Why B-Splines?	Better numerical stability, sparser design (local support), easy to increase flexibility, and natural for penalties/GAMs. Coefficients are not directly interpretable; focus on the fitted curve.
Degrees of Freedom & Knots	In `splines::bs()`, df = number of basis columns (no intercept). For degree \(d\): Interior knots \(=\) \(\text{df}-(d+1)\). More df ⇒ more flexibility (risk of variance/overfit).
Choosing Knots	Start with quantiles or even spacing over \(x\). With enough knots, exact locations matter less than the number of knots for smooth \(g(x)\).
R Quick Reference	Fixed knots: `bs(x, knots = c(...), degree = 1/2/3)` By df: `bs(x, df = 10, degree = 3)` Extract knots: `attr(bs_obj, "knots")` Cubic (common): `degree = 3` Date x: convert to numeric first.
Interpretation (Local)	Each \(\beta_k\) primarily affects \(\mu(x)\) where \(b_k^{(d)}(x)\) is nonzero (near its knot span).

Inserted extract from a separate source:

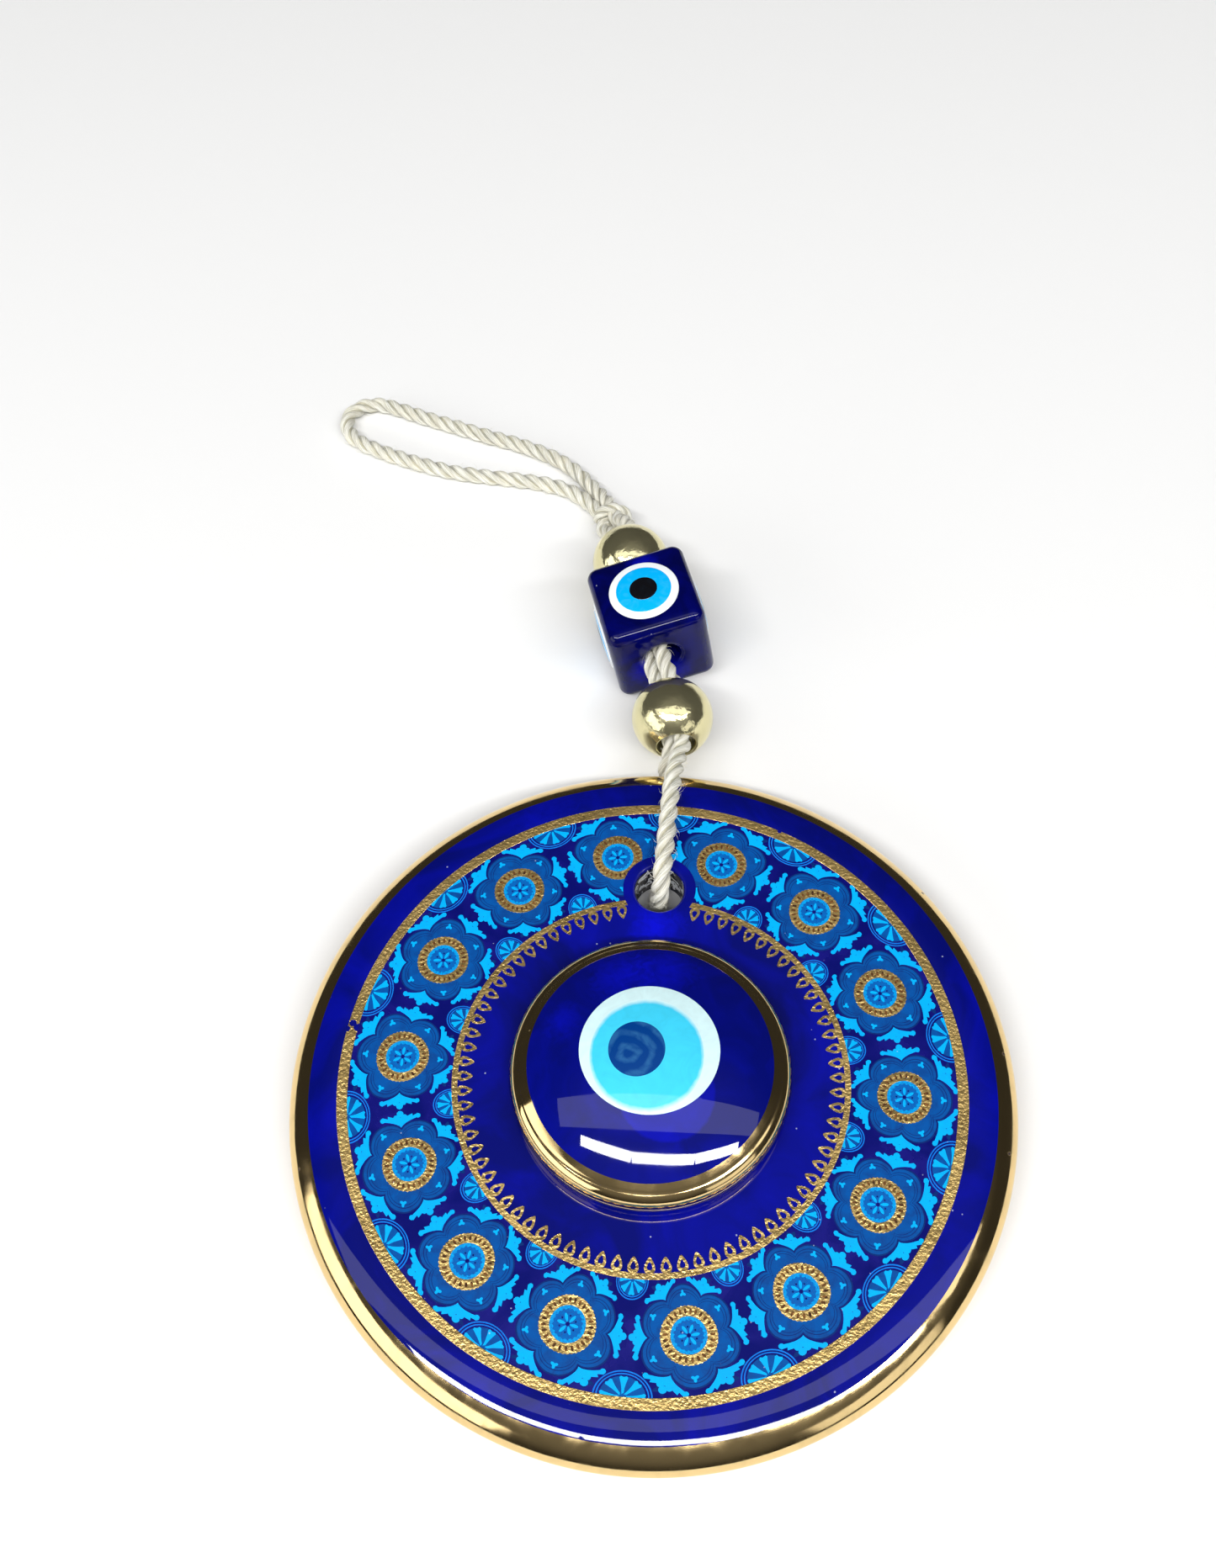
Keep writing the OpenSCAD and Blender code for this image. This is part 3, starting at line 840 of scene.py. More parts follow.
class Band:
    """Bends flat strips of figures round the disc and trims them at the band's edges."""

    def __init__(self, sizes, disc):
        self.inner = sizes.inner
        self.outer = sizes.outer
        self.clear = sizes.clear
        self.hole = Vector((0, disc.hole_reach, 0))
        self.step = TAU / sizes.medallions
        self.first = math.pi / 2 + sizes.turn * self.step
        self.count = sizes.medallions

    def bend(self, bm, radius, turn, inner, outer):
        """Bends a strip: its X runs outwards and its Y round the disc."""
        for vertex in bm.verts:
            angle = turn + vertex.co.y / radius
            reach = min(max(radius + vertex.co.x, inner), outer)
            vertex.co = (reach * math.cos(angle), reach * math.sin(angle), vertex.co.z)
        bmesh.ops.dissolve_degenerate(bm, dist=2e-6, edges=bm.edges)
        bmesh.ops.recalc_face_normals(bm, faces=bm.faces)
        if any((v.co - self.hole).xy.length < self.clear for v in bm.verts):
            self.cut_clear_ring(bm)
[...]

Changes in knots/df change where/how the curve can flex.
Model Assessment	MSE decomposition: \(E[(Y-\hat g(X))^2]=\sigma^2+\text{Bias}^2+\text{Var}\). CV (LOOCV): \(\text{CV}=\frac{1}{n}\sum_{i}(y_i-\hat g^{(-i)}(x_i))^2\) ≈ test error. Pick df/knots to minimize CV, balancing bias–variance.